Online Payment was not common
The use of digital money was not common in China until 2001. Although Credit Cards were allowed, only a few Chinese citizens had them. Next to that a Chinese merchant is hesitant to send the product before receiving payment. And a buyer is hesitant to send money before receiving the product.
Alipay, was launched in 2004, as an escrow-based payment system. It would release a buyer’s funds to the seller only after the buyer gave notice that he’d received the goods and they met his expectations. This was a big success, because buyers and sellers were assured that Alipay would assume the risk if one side of the transaction did not live up to its obligations.
Low Trust between buyers and sellers
Buyers still were filled with uncertainty about the quality and origin of goods offered by online vendors. Although seller ratings helped, shoppers still had nagging questions. Will this really be an authentic Nike shoe? Were these L’Oréal cosmetics properly stored in transit? Is this really a new iPhone?

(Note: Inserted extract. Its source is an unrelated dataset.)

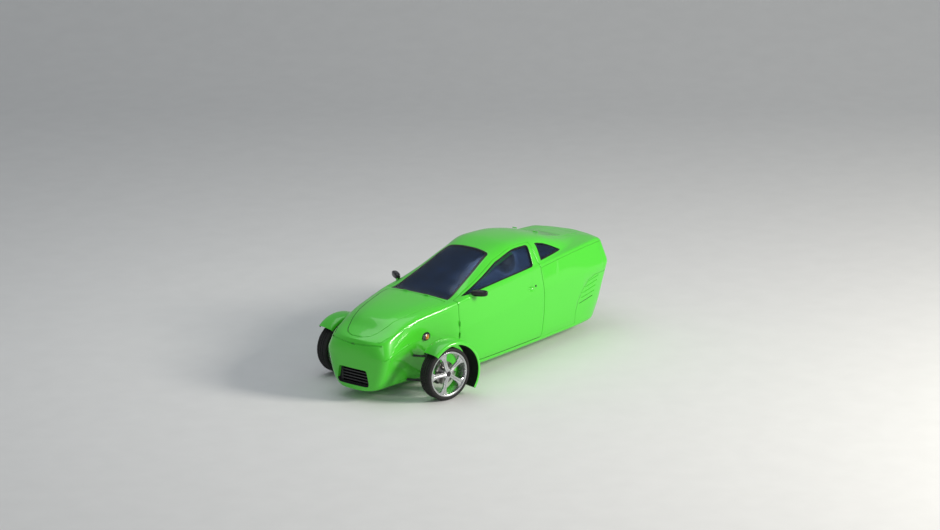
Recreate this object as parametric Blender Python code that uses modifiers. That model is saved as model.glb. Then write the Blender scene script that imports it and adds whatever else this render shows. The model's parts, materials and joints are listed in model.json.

Alibaba opened Taobao Mall or Tmall, which allowed larger and more qualified sellers to set up branded storefronts inside a premium channel within the Alibaba B2C marketplace. Sure, the prices were slightly higher. But the shopping experience was better. And it came with the guarantee that Tmall had certified the sellers to guarantee transactions if the seller attempted to cheat the buyer.
Although Tmall is a separate website from Alibaba`s Taobao, its listings were integrated in Taobao search results.
China’s evolving ecommerce landscape is dynamic and complex. But China’s online retail has already leapfrogged past the West. Ecommerce in China is more creative than disruptive and dominated by marketplaces. “Online to Offline” will be more important to China than in the West. Traditional retail stores in China will be designed around online retail, not vice versa.
Even the West can learn from the challenges and opportunities of Ecommerce in China. It is creative and resilient and thinking of new business models to be profitable. And even during a crisis, like SARS, the Ecommerce market has grown.
Most of the knowledge of Ecommerce in China I gained by reading the book Six Billion Shoppers.